Another trip to the camp was January when the river was frozen. Mum with her two canes was hauled on a toboggan, others walked and some of us skated from the dam to the camp. The change of seasons brings new perspectives on rivers too! This river may be a boundary line between two countries but it does not separate the intertwining of our daily lives or shared experiences being in nature.
Passamaquoddy Bay, Saint Andrews
In the summer of ’72, I moved to Saint Andrews to work at the Algonquin Hotel. There is something about living on a peninsula surrounded on three sides by water where the rhythm of your heart and life embraces the ebb and flow of the bay’s tidal action.

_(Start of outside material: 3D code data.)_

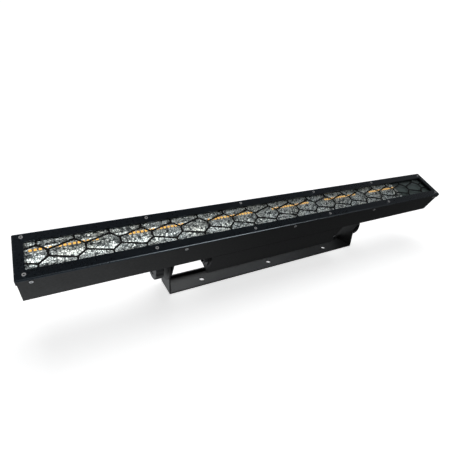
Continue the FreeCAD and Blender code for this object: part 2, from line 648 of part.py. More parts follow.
core += [rod("z", "2.4", "box_bot + box_wall + 5.5", "box_bot + box_wall + 8.1", x, y)
         for x in (-130, 40) for y in (-25, 19)]
node("power_supply_board", fuse(*core))

ring = fuse(rod("z", "7.9", "back_bot - 3", "back_bot + 5", "0", "-20"),
            rod("z", "9.6", "back_bot - 3", "back_bot", "0", "-20"),
            rod("z", "9.6", "back_bot + wall", "back_bot + wall + 3", "0", "-20"))
node("cable_grommet", cut(ring, rod("z", "5", "back_bot - 5", "back_bot + 8", "0", "-20")))

# ---------------------------------------------------------------- fasteners of the head
node("bezel_screws", group(
    [screw("z", 1, "face_top", x, y, 2.8, 1.6, 1.2, 7.0, 1.3) for x, y in bezel_spots]))
node("side_screws", group(
    [screw("y", s, f"{s} * body_wid / 2", x, SIDE_Z, 2.8, 1.6, 1.2, 6.0, 1.3)
     for x in SIDE_X for s in (-1, 1)]))
node("cap_screws", group(
    [screw("x", s, f"{s} * body_len / 2", y, z, 2.8, 1.6, 1.2, 8.0, 1.3)
     for y, z in CAP_SPOTS for s in (-1, 1)]))
node("box_side_screws", group(
    [screw("y", s, f"{s} * body_wid / 2", x, "10", 3.0, 1.7, 1.2, 4.0, 1.3) for x, s in BOX_SCREWS]))
box_bolts = []
for x, y in BOX_SPOTS:
    bolt = screw("z", -1, "back_bot - box_wall", x, y, 3.4, 2.4, 2.0, 7.0, 1.6)
    nut = rod("z", "3.3", "back_bot + wall", "back_bot + wall + 3", x, y)
    box_bolts.append(fuse(bolt, nut))
node("box_mount_screws", group(box_bolts))

# ---------------------------------------------------------------- pivot bracket and clamp
for side, sign in SIDES.items():
    lo, hi = span(sign, D["ear_out"], D["ear_out"] - D["ear_thk"])
    foot_lo, foot_hi = span(sign, D["ear_out"], D["ear_out"] - D["foot_len"])
    ear = fuse(block(lo, hi, "-ear_rad", "ear_rad", "0", "back_bot"),
               rod("x", "ear_rad", lo, hi, "0", "0"),
               block(foot_lo, foot_hi, "-ear_rad", "ear_rad", "back_bot - ear_thk", "back_bot"))
    corner = sign * D["ear_out"]
    ear = rounded(ear, 2.5, lambda e, c=corner: along(e, Y_AXIS) and abs(e.CenterOfMass.x - c) < 0.1
                  and e.CenterOfMass.z > 40.9)
    bores = [rod("x", "bolt_rad + 0.02", lo - 1, hi + 1, "0", "0")]
    bores += [rod("z", "2.6", "back_bot - 5", "back_bot + 1", x, y) for x, y in FOOT_SPOTS if x * sign > 0]
    node(f"pivot_ear_{side}", cut(ear, *bores))
foot_bolts = []
for x, y in FOOT_SPOTS:
    bolt = screw("z", -1, "back_bot - ear_thk", x, y, 4.2, 2.8, 2.5, 9.0, 2.0)
    nut = rod("z", "4.4", "back_bot + wall", "back_bot + wall + 4", x, y)
    foot_bolts.append(fuse(bolt, nut))
node("ear_screws", group(foot_bolts))

left_bolt = fuse(rod("x", "9.5", -251.2, -246.7, "0", "0"), rod("x", "bolt_rad", -280, -251.2, "0", "0"))
node("pivot_bolt_left", cut(left_bolt, hexagon(3.4, -249.2, -246, "0", "0")))
right_bolt = fuse(rod("x", "9.5", 246.7, 251.2, "0", "0"), rod("x", "bolt_rad", 251.2, 275, "0", "0"))
node("pivot_bolt_right", cut(right_bolt, hexagon(3.4, 246, 249.2, "0", "0")))
node("pivot_washer_left", cut(rod("x", "12.5", -262.6, -260.8, "0", "0"),
                              rod("x", "bolt_rad + 0.02", -264, -260, "0", "0")))
node("pivot_washer_right", cut(rod("x", "12.5", 260.8, 262.6, "0", "0"),
                               rod("x", "bolt_rad + 0.02", 260, 264, "0", "0")))
nut = cut(hexagon(9.6, 262.6, 269.6, "0", "0"), rod("x", "bolt_rad + 0.02", 262, 272, "0", "0"))
collar = cut(rod("x", "7.8", 269.6, 272.2, "0", "0"), rod("x", "bolt_rad + 0.02", 269, 273, "0", "0"))
node("lock_nut", fuse(nut, collar))

grip = rod("x", "knob_rad", "-knob_out", "-knob_in", "0", "0")
grip = rounded(grip, 1.6, lambda e: e.CenterOfMass.x < -D["knob_in"] + 0.1)
flutes = []
for k in range(12):
    angle = math.radians(15 + 30 * k)
    reach = D["knob_rad"] + 7.0
    flutes.append(rod("x", "8.6", "-knob_out - 2", "-knob_in + 2",
                      reach * math.cos(angle), reach * math.sin(angle)))
dish = rod("x", "22", "-knob_out - 1", "-knob_out + 1.4", "0", "0")
neck = cone("x", "17", "13.5", "-knob_in - 0.1", "-263.2", "0", "0")
knob = fuse(cut(grip, dish, *flutes), neck)
insert_room = rod("x", "8.02", "-knob_out + 4", "-262", "0", "0")
node("clamp_knob", cut(knob, insert_room))
insert = rod("x", "8", "-knob_out + 4", "-262.9", "0", "0")
node("knob_insert", cut(insert, rod("x", "bolt_rad + bolt_gap", "-knob_out + 4.5", "-262", "0", "0")))

# ---------------------------------------------------------------- check and write
doc.recompute()
for obj in doc.Objects:
    bad = [s for s in obj.State if s in ("Invalid", "Error")]
    if bad:
        raise SystemExit(f"{obj.Name} ({obj.Label}) is {bad}")
for name, obj in NODES.items():
    shape = obj.Shape
    if shape.isNull() or not shape.isValid() or shape.Volume <= 0:
        raise SystemExit(f"{name} has no valid solid")
for name, obj in NODES.items():
    obj.Shape.exportStep(f"parts/{name}.step")
    print(name, len(obj.Shape.Solids), round(obj.Shape.Volume / 1000, 2), "cm3")
print(len(NODES), "nodes")
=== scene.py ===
import json
import math

import bpy
import numpy as np
from mathutils import Matrix, Vector


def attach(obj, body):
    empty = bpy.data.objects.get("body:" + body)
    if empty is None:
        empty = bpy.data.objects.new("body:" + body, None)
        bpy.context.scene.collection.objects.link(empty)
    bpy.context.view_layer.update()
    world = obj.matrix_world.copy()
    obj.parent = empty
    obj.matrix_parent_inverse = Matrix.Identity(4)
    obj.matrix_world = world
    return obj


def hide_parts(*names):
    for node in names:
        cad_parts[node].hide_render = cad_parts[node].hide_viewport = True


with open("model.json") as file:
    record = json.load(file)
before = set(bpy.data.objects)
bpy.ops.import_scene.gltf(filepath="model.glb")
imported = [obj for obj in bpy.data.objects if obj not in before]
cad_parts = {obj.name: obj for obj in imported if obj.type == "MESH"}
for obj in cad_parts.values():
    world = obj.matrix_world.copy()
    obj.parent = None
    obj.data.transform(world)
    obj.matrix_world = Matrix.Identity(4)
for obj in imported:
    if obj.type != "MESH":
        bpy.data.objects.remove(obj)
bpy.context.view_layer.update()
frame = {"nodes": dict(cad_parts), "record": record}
NODES = frame["nodes"]
SCENE = bpy.context.scene

# The head is drawn level round its tilt axis and turned into its rest place, as in the CAD.
PIVOT_Z = 0.065
REST_TILT = math.radians(26.83)
HEAD = Matrix.Translation((0, 0, PIVOT_Z)) @ Matrix.Rotation(REST_TILT, 4, "X")
MM = 0.001
CAMERA_TURN = (28.60, 24.19, 2.65)
CAMERA_PLACE = (-0.4301, -0.5342, 0.4090)


# ------------------------------------------------------------------ camera and light
def aim_camera():
    """Camera at the photograph's viewing angle, from its heading, pitch and roll."""
    yaw, pitch, roll = (math.radians(angle) for angle in CAMERA_TURN)
    ahead = Vector((math.sin(yaw) * math.cos(pitch), math.cos(yaw) * math.cos(pitch), -math.sin(pitch)))
    right = Vector((math.cos(yaw), -math.sin(yaw), 0))
    above = right.cross(ahead)
    side = right * math.cos(roll) + above * math.sin(roll)
    top = above * math.cos(roll) - right * math.sin(roll)
    turn = Matrix((side, top, -ahead)).transposed().to_4x4()
    data = bpy.data.cameras.new("camera")
    data.sensor_width = 36.0
    data.lens = 25.75
    data.shift_x = 0.0144
    data.shift_y = -0.0128
    data.clip_start = 0.01
    data.clip_end = 50
    cam = bpy.data.objects.new("camera", data)
    cam.matrix_world = Matrix.Translation(CAMERA_PLACE) @ turn
    SCENE.collection.objects.link(cam)
    SCENE.camera = cam


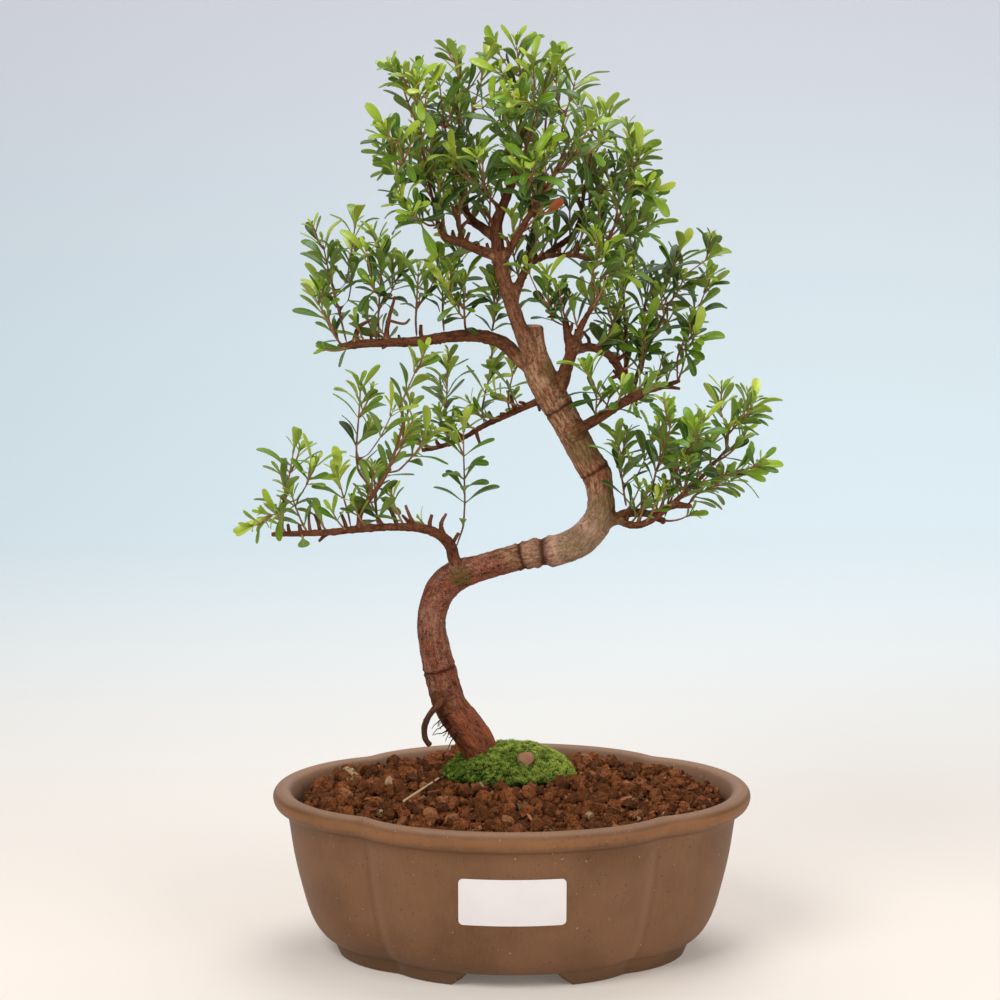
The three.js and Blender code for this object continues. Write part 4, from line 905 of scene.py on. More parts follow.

The salt-tossed air and the mood of the Bay is not only affected by the changing of the tides, and the seasons but by temperatures too. A full moonlit night at Passamaquoddy Point leaves a pathway of sparkling golden beams dancing like diamonds just begging one to run along its ocean pathway. Would there be a pot of gold and diamonds at its end? The vapour hanging over the wharf not being able to see- the -sea means layer your clothing, bundle up and if you do not have to go out, stay indoors! The sunrises and sunsets, change daily, as they do with the tides. Each is breathtaking in its own way.
Streams flow to rivers which often flow to the sea in New Brunswick as I did with my life from the smallest to the largest. And when beyond the confines of the inner protection of Passamaquoddy Bay lies a vast system of waterways connecting us worldwide.
We each began life floating in water in the womb rocked in the cradle of the deep. Our bodies have almost the same percentage of water as Earth Mother. Without water, we only survive days. Water is to be revered. Water is sacred. Water is life.
With gratitude for our New Brunswick waterways forever imbued in the very soul of who I am.
Blessings to our waterways I love you!